A cette population active, il faut encore ajouter les personnes imposées d’après la dépense (plus communément appelées bénéficiaires de forfaits fiscaux) qui n’exercent pas d’activité lucrative sur notre territoire. Elles étaient 690 à Genève en 2010. Leur contribution aux recettes cantonales s’élève environ à CHF 90 millions par année, auxquels il faut encore ajouter des droits de successions pour près de CHF 20 millions annuels.

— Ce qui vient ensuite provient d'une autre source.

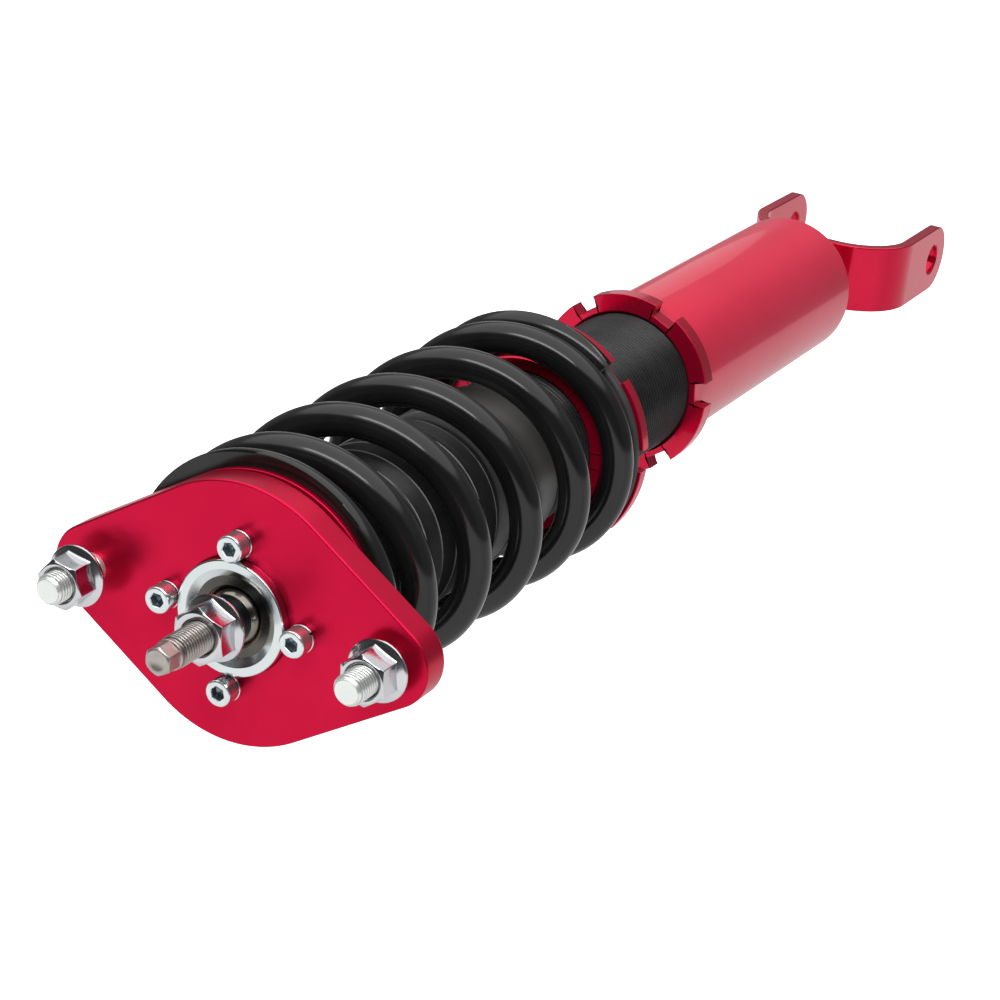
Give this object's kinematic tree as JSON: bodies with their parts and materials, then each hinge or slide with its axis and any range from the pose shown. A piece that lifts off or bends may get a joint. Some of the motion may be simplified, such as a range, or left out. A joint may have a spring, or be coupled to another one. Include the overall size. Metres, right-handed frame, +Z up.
{
  "type": "coilover",
  "caption": "Coilover strut: spherical-bearing top plate with studs, coil spring on a threaded damper body, screw perch and lock ring, and a tube bracket ending in a bolt fork.",
  "frame": {"origin": "centre of the top plate's upper face, midway between the two studs", "axes": "+Z up the damper's axis towards the rod's tip, +X along the line of the studs and of the fork's bolt, +Y across"},
  "size_m": [0.1282, 0.0894, 0.5716],
  "materials": {
    "red_anodised": "satin anodised",
    "zinc_plate": "zinc plated",
    "bright_plate": "bright plated",
    "dark_steel": "oiled",
    "polished_ball": "polished",
    "liner_fabric": "matt",
    "rod_chrome": "hard chrome",
    "foam": "matt foam",
    "black_rubber": "matt",
    "black_gloss": "gloss powder coat",
    "black_body": "satin black",
    "bare_alloy": "machined",
    "steel_tube": "drawn",
    "bronze": "plain"
  },
  "bodies": {
    "top_mount": {"top_plate": "red_anodised", "bearing_housing": "zinc_plate", "housing_circlip": "dark_steel", "bearing_race": "dark_steel", "stud_left": "zinc_plate", "stud_right": "zinc_plate", "stud_nut_left": "bright_plate", "stud_nut_right": "bright_plate", "cap_screw_1": "zinc_plate", "cap_screw_2": "zinc_plate", "cap_screw_3": "zinc_plate", "cap_screw_4": "zinc_plate", "split_washer_1": "zinc_plate", "split_washer_2": "zinc_plate", "split_washer_3": "zinc_plate", "split_washer_4": "zinc_plate"},
    "liner": {"bearing_liner": "liner_fabric"},
    "rod": {"bearing_ball": "polished_ball", "upper_spacer": "dark_steel", "lower_spacer": "dark_steel", "rod_nut": "bright_plate", "piston_rod": "rod_chrome", "upper_seat": "red_anodised", "bump_stop": "foam", "dust_boot": "black_rubber", "piston": "bare_alloy", "piston_band": "black_rubber", "piston_nut": "steel_tube"},
    "damper": {"threaded_body": "black_body", "boot_cup": "black_body", "cylinder_tube": "steel_tube", "rod_guide": "bare_alloy", "guide_bush": "bronze", "rod_seal": "black_rubber", "gland_cap": "black_body", "dust_wiper": "black_rubber", "base_plug": "dark_steel"},
    "gas": {"gas_piston": "bare_alloy", "gas_ring": "black_rubber"},
    "pad": {"spring_pad": "black_rubber", "coil_spring": "black_gloss"},
    "perch": {"spring_perch": "red_anodised"},
    "bracket": {"bracket_tube": "red_anodised", "lock_ring": "red_anodised", "fork_strap": "red_anodised", "fork_ear_left": "red_anodised", "fork_ear_right": "red_anodised", "fork_washer": "zinc_plate", "fork_bolt": "zinc_plate", "fork_dowel_left": "dark_steel", "fork_dowel_right": "dark_steel"}
  },
  "joints": [
    {"name": "tilt_x", "type": "hinge", "parent": "top_mount", "child": "liner", "pos_m": [0, 0, -0.0032], "axis": [1, 0, 0], "range_deg": [-1.8, 1.8]},
    {"name": "tilt_y", "type": "hinge", "parent": "liner", "child": "rod", "pos_m": [0, 0, -0.0032], "axis": [0, 1, 0], "range_deg": [-1.8, 1.8]},
    {"name": "stroke", "type": "slide", "parent": "rod", "child": "damper", "axis": [0, 0, 1], "range_m": [0, 0.06], "stiffness_N_per_m": 58600, "deforming": ["coil_spring", "dust_boot"]},
    {"name": "pad_slide", "type": "slide", "parent": "damper", "child": "pad", "axis": [0, 0, 1], "range_m": [-0.01, 0]},
    {"name": "perch_turn", "type": "hinge", "parent": "pad", "child": "perch", "pos_m": [0, 0, -0.19], "axis": [0, 0, 1], "range_deg": [-1800, 0]},
    {"name": "bracket_slide", "type": "slide", "parent": "damper", "child": "bracket", "axis": [0, 0, 1], "range_m": [-0.02, 0.04]},
    {"name": "gas_slide", "type": "slide", "parent": "damper", "child": "gas", "axis": [0, 0, 1], "range_m": [-0.006, 0]}
  ],
  "couplings": [
    {"joint": "perch_turn", "follows": "pad_slide", "rad_per_m": 3141.6},
    {"joint": "gas_slide", "follows": "stroke", "ratio": -0.0977}
  ]
}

Dans ce contexte, Genève est confrontée à des choix cruciaux pour son avenir économique, ses emplois et sa prospérité. Les sujets ne manquent pas :
- imposition selon la dépense (forfait fiscaux) ;
- convention successorale franco-suisse ;
- impôt fédéral sur les successions
Si la Suisse venait à refuser les accords « Rubik », à introduire par le biais d’une « Weissgeldstrategie » des mesures de diligence fiscale inconnues partout ailleurs, à ratifier la nouvelle Convention successorale franco-suisse et à introduire un impôt fédéral sur les successions, et si Genève venait à rejeter une réforme de sa fiscalité des entreprises et à supprimer les forfaits fiscaux, alors le canton, comme au 15ème siècle, verrait probablement « les marchands et les banquiers » délaisser Genève pour des cieux plus attrayants. Ils entraineraient à leur suite leurs employés, leur savoir-faire et leurs impôts. Dans ces circonstances, Genève ne pourrait plus jouer le rôle de locomotive dans la dynamique de l’Arc lémanique, telle que décrite dans la récente étude des banques cantonales.
Par bonheur, nous n’en sommes pas encore là. Il est temps de réagir et de tout mettre en œuvre pour préserver et développer nos atouts.
Genève, le 9 octobre 2012
1 Cf. « Les raisons de la dynamique économique romande », Banques cantonales romandes et Forum des 100, 23 mai 2012.
2 Cf. « The Global Financial Centres Index », Long Finance, Financial Centre Futures, mars 2012.